Date: 2006-04-17 09:12 pm (UTC)
From: [identity profile] cityramica.livejournal.com
i haven't studied the IQ test techniques too closely, just a bit for psych courses, but I do know that when i was tested as a 5-year-old trying for admission at the best of New York City's private schools, I was rejected from many because I was too fickle/stubborn/solipsistic to adhere to the rules of the test. As in, if a question was something like, "which of these things is not like the other," I would refuse to answer because I felt none of the answers was to my liking, and would instead lauch into an imagery-rich tirade as to what would be a better response.

also, i wonder if this is the sort of test you can 'practice' for if you have the desire and resources, just as the SATs often measure how well you understand the SATs [my score jumped over 200 pts after studying a few practice tests]. of course, those scores have somehow magically been found to be relatively accurate indicators of future performance as well. ehh...

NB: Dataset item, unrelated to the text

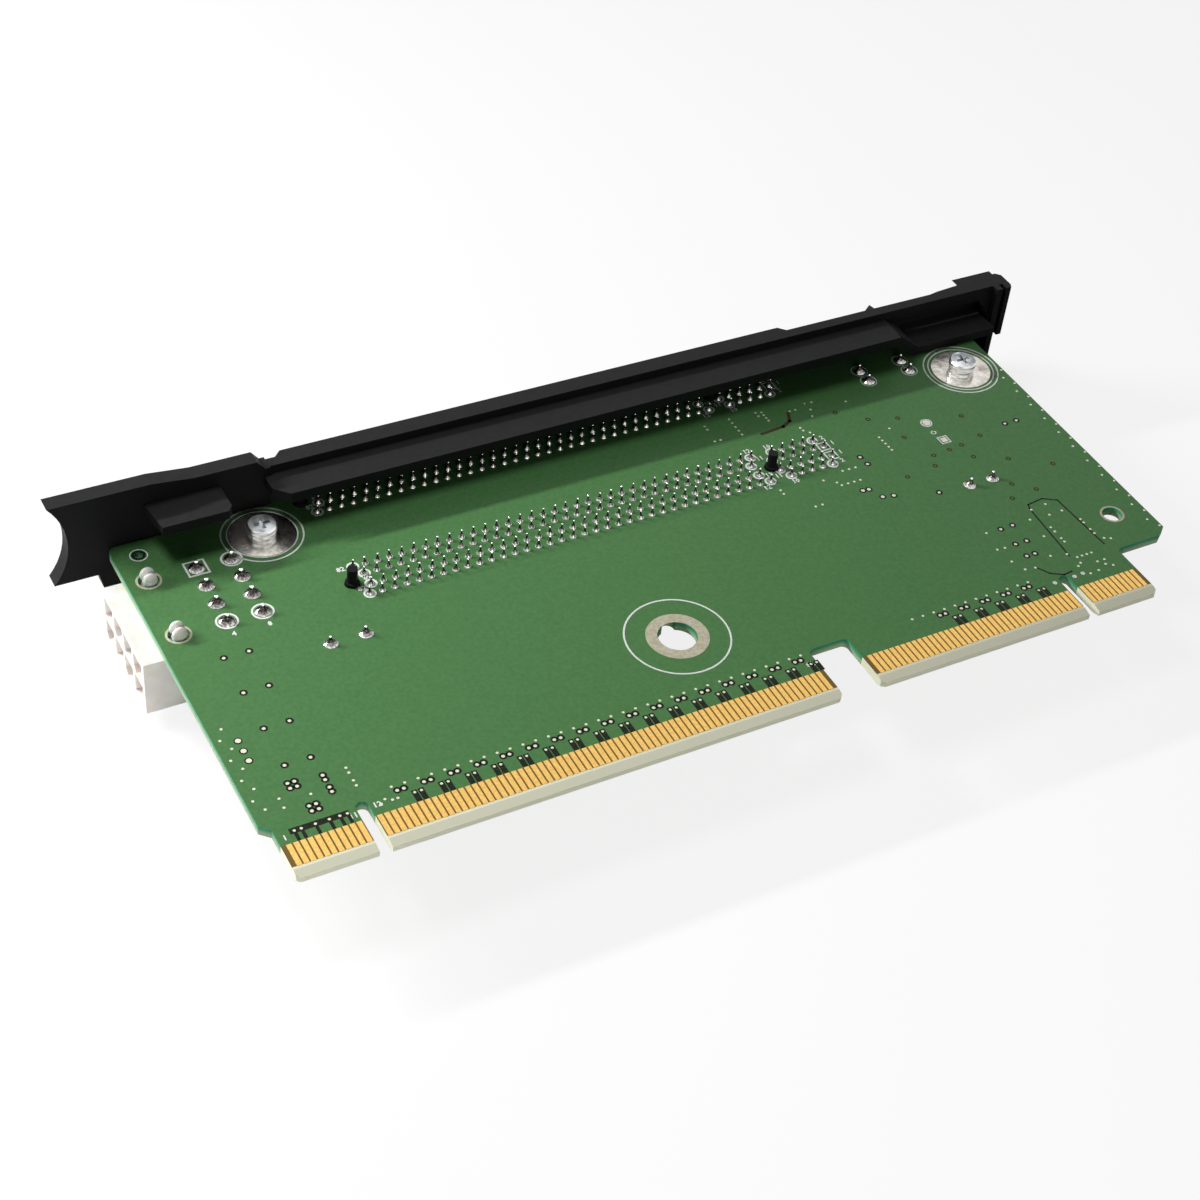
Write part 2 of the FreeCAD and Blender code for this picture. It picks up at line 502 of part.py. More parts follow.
def make_screw(name, x, y):
    body = new_body(f"{name}_screw")
    head = f"{SOLDER}+screw_high"
    tip = f"{head}-screw_high-screw_long"
    collar = f"{SOLDER}+collar_high"
    revolve(body, "turned", x, y, [
        ("0", head), ("0", tip), ("screw_thread/2-0.4", tip), ("screw_thread/2", f"{tip}+0.4"),
        ("screw_thread/2", SOLDER), ("screw_collar/2", SOLDER), ("screw_collar/2", collar),
        ("screw_head/2", collar), ("screw_head/2", f"{head}-0.25"), ("screw_head/2-0.25", head)])
    for way, wide, tall in (("x", "recess_long/2", "recess_wide/2"), ("y", "recess_wide/2", "recess_long/2")):
        extrude(body, f"recess_{way}", "Z", f"{head}-recess_deep", head,
                box_outline(f"{x}-{wide}", f"{y}-{tall}", f"{x}+{wide}", f"{y}+{tall}"), cut=True)


# ---- capacitors ----------------------------------------------------------------------------------

def make_capacitor(name, x, y, lead_gap, joints):
    """Radial capacitor under the board: can, rubber seal and two leads, with its joints on top."""
    radius, bottom = "can_wide/2", f"{UNDER}-can_high"
    can = new_body(f"{name}_capacitor_can")
    inside = f"{UNDER}-seal_inset-seal_thick"
    bead = f"{UNDER}-bead_height"
    revolve(can, "drawn_can", x, y, [
        ("0", bottom), (f"{radius}-can_bevel", bottom), (radius, f"{bottom}+can_bevel"),
        (radius, f"{bead}-bead_wide/2"), (f"{radius}-bead_deep", bead), (radius, f"{bead}+bead_wide/2"),
        (radius, UNDER), (f"{radius}-can_wall", UNDER), (f"{radius}-can_wall", inside), ("0", inside)])
    seal = new_body(f"{name}_capacitor_seal")
    leads = new_body(f"{name}_capacitor_leads")
    places = [(f"{x}{sign}{lead_gap}/2", y) for sign in "-+"]
    extrude(seal, "disc", "Z", inside, f"{UNDER}-seal_inset",
            circles=[(x, y, f"{radius}-can_wall-0.01")] + [place + ("lead_wide/2+0.01",) for place in places])
    extrude(leads, "wires", "Z", inside, UNDER, circles=[place + ("lead_wide/2",) for place in places])
    for index, place in enumerate(places):
        tapered_block(joints, f"{name}_can_joint_{index}", *place, SOLDER, f"{SOLDER}+joint_high",
                      "lead_joint", "lead_tip")


def make_chip_capacitor(name, x, joints):
    """Small two-lead block capacitor that stands on its leads, long way along Y."""
    body = new_body(f"{name}_block_capacitor")
    leads = new_body(f"{name}_block_capacitor_leads")
    wide, tall, bevel = "chip_wide/2", "chip_long/2", "chip_bevel"
    left, right, low, high = f"{x}-{wide}", f"{x}+{wide}", f"chip_y-{tall}", f"chip_y+{tall}"
    outline = [(f"{left}+{bevel}", low), (f"{right}-{bevel}", low), (right, f"{low}+{bevel}"),
               (right, f"{high}-{bevel}"), (f"{right}-{bevel}", high), (f"{left}+{bevel}", high),
               (left, f"{high}-{bevel}"), (left, f"{low}+{bevel}")]
    extrude(body, "block", "Z", f"{UNDER}-chip_stand-chip_high", f"{UNDER}-chip_stand", outline)
    places = [(x, f"chip_y{sign}chip_lead_gap/2") for sign in "-+"]
    extrude(leads, "wires", "Z", f"{UNDER}-chip_stand", UNDER,
            circles=[place + ("lead_wide/2",) for place in places])
    for index, place in enumerate(places):
        tapered_block(joints, f"{name}_block_joint_{index}", *place, SOLDER, f"{SOLDER}+joint_high",
                      "lead_joint", "lead_tip")


def make_capacitors():
    joints = new_body("capacitor_solder_joints")
    make_capacitor("left", "left_can_x", "left_can_y", "left_lead_gap", joints)
    make_capacitor("right", "right_can_x", "right_can_y", "right_lead_gap", joints)
    make_chip_capacitor("left", "left_chip_x", joints)
    make_chip_capacitor("right", "right_chip_x", joints)


# ---- bracket -------------------------------------------------------------------------------------

ABOVE = f"{SOLDER}+board_gap"
PLATE_LEFT = "end_right-end_plate"
POST_RIGHT = f"{PLATE_LEFT}-end_groove"
POST_LEFT = f"{POST_RIGHT}-end_post"


def make_rail(body):
    """Lip over the board, rib on the lip and wall behind the board, as one long section."""
    section = [("lip_front", "lip_under"), ("lip_front", "lip_top"), ("rib_front", "lip_top"),
               ("rib_front", "rib_top"), ("rib_rear", "rib_top"), ("rib_rear", "lip_top"),
               ("ledge_rear", "lip_top"), ("wall_rear", "lip_under"), ("wall_rear", "-wall_drop"),
               ("wall_front", "-wall_drop"), ("wall_front", "lip_under")]
    extrude(body, "rail", "X", "lip_left", "lip_right", section)
    corner = [("lip_left-1", "lip_front-1"), ("lip_left+lip_bevel+1", "lip_front-1"),
              ("lip_left-1", "lip_front+lip_bevel+1")]
    extrude(body, "lip_corner", "Z", "lip_under", "lip_top", corner, cut=True)
    step = "(rib_wide_rear-rib_rear)"
    wide_rib = [("rib_wide_from-" + step, "rib_rear"), ("rib_wide_to+" + step, "rib_rear"),
                ("rib_wide_to", "rib_wide_rear"), ("rib_wide_from", "rib_wide_rear")]
    extrude(body, "wide_rib", "Z", "lip_top", "rib_top", wide_rib)


def make_ear(body):
    """Plate at the left end, with its concave end, sloping top, foot and lug, joined to rail and wall."""
    inside = "far_step-board_gap"
    plate = [("ear_left", "ear_top"), ("ear_slope_from", "ear_top"), ("ear_slope_to", "ear_low_top"),
             ("ear_right", "ear_low_top"), ("ear_right+ear_end_slope", "rib_top"), ("lip_left+1", "rib_top"),
             ("lip_left+1", ABOVE), (inside, ABOVE), (inside, "foot_low"), ("foot_left+foot_slope", "foot_low"),
             ("foot_left", "ear_bottom"), ("ear_left", "ear_bottom", "ear_arc", 1)]
    extrude(body, "ear_plate", "Y", "ear_front", "ear_rear", plate)
    extrude(body, "ear_floor", "Z", "lip_under", "lip_top",
            box_outline("ear_slope_to", "ear_front", "lip_left+1", "ledge_rear"))
    lug = [("lug_left", "ear_front"), ("lug_left+lug_bevel", "lug_front"), ("lug_right-lug_bevel", "lug_front"),
           ("lug_right", "lug_front+lug_bevel*1.3"), ("lug_right", "ear_front")]
    extrude(body, "lug", "Z", "lug_top-lug_thick", "lug_top", lug)
    extrude(body, "left_return", "Z", "foot_low", UNDER,
            box_outline(f"{inside}-3", "ear_front", inside, "wall_rear"))
    extrude(body, "left_wall", "X", f"{inside}-3", "lip_left",
            box_outline("wall_front", "foot_low", "wall_rear", "lip_under"))
    extrude(body, "left_cap", "Z", "lip_under-1.5", "lip_under",
            box_outline(f"{inside}-3", "ear_rear-0.5", "lip_left+1", "wall_rear"))


def make_end(body):
    """Right end: rib, back wall, curved gusset, post and end plate, and the shelf behind the screw."""
    extrude(body, "rib_run", "Z", "lip_top", "rib_top",
            box_outline("lip_right", "rib_front", PLATE_LEFT, "rib_rear"))
    wide = [("end_widen-1.6", "rib_rear"), (PLATE_LEFT, "rib_rear"), (PLATE_LEFT, "end_rear"),
            ("end_widen", "rib_rear+0.3")]
    extrude(body, "end_widening", "Z", "lip_top", "rib_top", wide)
    extrude(body, "end_roof", "Z", "lip_under", "lip_top",
            box_outline("lip_right", "rib_front+0.7", PLATE_LEFT, "ledge_rear"))
    extrude(body, "end_wall", "X", "lip_right", PLATE_LEFT,
            box_outline("wall_front", "-wall_drop", "wall_rear", "lip_under"))
    gusset = [(f"{POST_LEFT}-end_gusset", "rib_top", "end_arc", -1), (POST_LEFT, "rib_top-end_gusset"),
              (POST_LEFT, "end_low"), (PLATE_LEFT, "end_low"), (PLATE_LEFT, "rib_top")]
    extrude(body, "gusset", "Y", "rib_front", "wall_front+0.5", gusset)
    extrude(body, "post", "Y", "end_front", "rib_front",
            box_outline(POST_LEFT, "end_low", POST_RIGHT, "rib_top"))
    extrude(body, "groove_floor", "Y", "end_front+groove_deep", "end_rear",
            box_outline(POST_RIGHT, "end_bottom", PLATE_LEFT, "rib_top"))
    plate = [(PLATE_LEFT, "end_front"), ("end_right-end_bevel/2", "end_front"),
             ("end_right", "end_front+end_bevel"), ("end_right", "end_rear-end_bevel"),
             ("end_right-end_bevel", "end_rear"), (PLATE_LEFT, "end_rear")]
    extrude(body, "end_plate_pad", "Z", "end_bottom", "rib_top", plate)
    extrude(body, "shelf", "Z", ABOVE, "shelf_top",
            box_outline("shelf_left", "shelf_front", f"{POST_LEFT}-1.5", "wall_front+1"))
    slope = [("lip_right-1.2", "lip_under"), ("lip_right", "lip_top"), ("shelf_left", "shelf_top"),
             ("shelf_left", ABOVE), ("shelf_left-1", ABOVE)]
    extrude(body, "slope", "Y", "shelf_front", "wall_front+1", slope)


def make_bosses(body):
    """Bosses under the board that take the screws, with the bridges that carry them to the wall."""
    for name, x, y in SCREWS:
        extrude(body, f"{name}_boss", "Z", f"{UNDER}-boss_low", UNDER, circles=[(x, y, "boss_wide/2")])
        extrude(body, f"{name}_bridge", "Z", f"{UNDER}-boss_low", f"{UNDER}-boss_low+bridge_thick",
                box_outline(f"{x}-bridge_wide/2", y, f"{x}+bridge_wide/2", "wall_front+1"))
    bores = [(x, y, "screw_thread/2+thread_clear") for name, x, y in SCREWS]
    extrude(body, "screw_bores", "Z", f"{UNDER}-boss_low", UNDER, circles=bores, cut=True)


def make_bracket():
    body = new_body("bracket")
    make_rail(body)
    make_ear(body)
    make_end(body)
    make_bosses(body)


def write_parts():
    doc.recompute()
    for thing in doc.Objects:
        if {"Invalid", "Error"} & set(thing.State):
            raise ValueError(f"{thing.Label}: {thing.State}")
    for piece in pieces:
        if piece.Shape.isNull() or not piece.Shape.isValid() or not piece.Shape.Solids:
            raise ValueError(f"{piece.Label}: no valid solid")
    os.makedirs("parts", exist_ok=True)
    for piece in pieces:
        piece.Shape.exportStep(f"parts/{piece.Label}.step")
        print(piece.Label, len(piece.Shape.Solids), round(piece.Shape.Volume, 2))


make_board()
make_all_fingers()
make_slots()
make_header()
make_header_pins()
for screw in SCREWS:
    make_screw(*screw)
make_capacitors()
make_bracket()
write_parts()
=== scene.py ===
import json
import math
import random

import bmesh
import bpy
from mathutils import Matrix, Vector


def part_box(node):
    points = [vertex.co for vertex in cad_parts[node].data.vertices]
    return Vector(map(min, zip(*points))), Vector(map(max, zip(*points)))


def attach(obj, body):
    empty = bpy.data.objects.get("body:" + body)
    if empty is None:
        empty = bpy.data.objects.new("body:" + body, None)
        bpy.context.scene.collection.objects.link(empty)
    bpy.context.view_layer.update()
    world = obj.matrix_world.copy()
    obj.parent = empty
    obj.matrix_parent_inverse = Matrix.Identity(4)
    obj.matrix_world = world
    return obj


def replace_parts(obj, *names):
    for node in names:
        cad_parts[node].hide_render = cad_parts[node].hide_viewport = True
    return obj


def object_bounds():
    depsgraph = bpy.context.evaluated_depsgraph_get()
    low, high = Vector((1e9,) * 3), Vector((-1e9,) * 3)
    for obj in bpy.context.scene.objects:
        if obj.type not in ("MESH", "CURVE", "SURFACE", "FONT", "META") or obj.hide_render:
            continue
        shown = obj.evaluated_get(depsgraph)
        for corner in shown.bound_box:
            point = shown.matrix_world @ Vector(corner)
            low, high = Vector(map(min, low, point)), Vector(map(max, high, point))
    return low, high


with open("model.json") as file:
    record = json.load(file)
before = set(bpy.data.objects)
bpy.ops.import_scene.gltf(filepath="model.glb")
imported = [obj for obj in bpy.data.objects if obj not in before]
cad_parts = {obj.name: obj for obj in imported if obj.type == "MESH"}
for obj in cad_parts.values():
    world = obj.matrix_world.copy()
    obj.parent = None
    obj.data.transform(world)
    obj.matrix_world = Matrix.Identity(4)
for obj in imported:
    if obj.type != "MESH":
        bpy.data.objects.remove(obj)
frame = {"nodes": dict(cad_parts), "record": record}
cad_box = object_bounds()

MM = 0.001
random.seed(7)


# ---- places and sizes, in millimetres ----------------------------------------------------

def node_box(node):
    """Lowest and highest corner of a CAD node, in millimetres."""
    return [Vector(corner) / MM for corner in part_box(node)]


BOARD_LOW, BOARD_HIGH = node_box("circuit_board")
FACE = BOARD_HIGH.z
HALF_BOARD = 0.785
TIP_BEVEL = 1.85
MASK_STARTS = 5.85
SLOT_KEY = 89.45
SLOT_ROWS = (50.29, 70.61)
SLOT_PINS, FIRST_AFTER_KEY, KEY_TO_PIN = 82, 12, 1.5
ROW_INNER, ROW_OUTER = 1.25, 3.25
LEFT_SCREW = (8.27, 65.6)
RIGHT_SCREW = (135.3, 61.0)
KEYHOLE = (56.03, 20.78)
RIGHT_HOLE = (136.4, 18.3)
TOOL_HOLE = (-10.24, 68.03)
ROUND_PAD = (120.9, 50.4)
SQUARE_PAD = (121.2, 45.4)
HEADER_COLUMNS = (-3.44, 2.06)
HEADER_ROWS = [49.5 + 4.2 * row for row in range(4)]
FINGER_GROUP = 4
LOCK_PEGS = ((-10.75, 49.5), (-10.75, 62.1))
CAN_LEADS = ((8.49, 39.3), (13.99, 39.3), (118.46, 33.7), (123.0, 33.7))
BLOCK_LEADS = ((118.0, 64.2), (118.0, 67.2), (126.5, 64.2), (126.5, 67.2))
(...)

also #2, i ate Ethiopian food and drank Ethiopian beer yesterday, and perhaps these are something of an American invention, but they made me very happy.

blahblahblah,
mischa

self-important paralegals

Date: 2006-04-17 11:57 pm (UTC)
From: [identity profile] mongoltrophies.livejournal.com
I'm told this type of practicing is one of the favorite pastimes of Mensa members--they "increase" their intelligence by constantly doing the kinds of puzzles that IQ tests use.
Now, while it's known that a person's intelligence does vary somewhat, and I'm sure that doing puzzles can't be bad for you (especially if you're young enough that your brain is still growing), the simplicity of becoming smarter by those standards I think may indicate what a narrow band of reasoning ability they measure.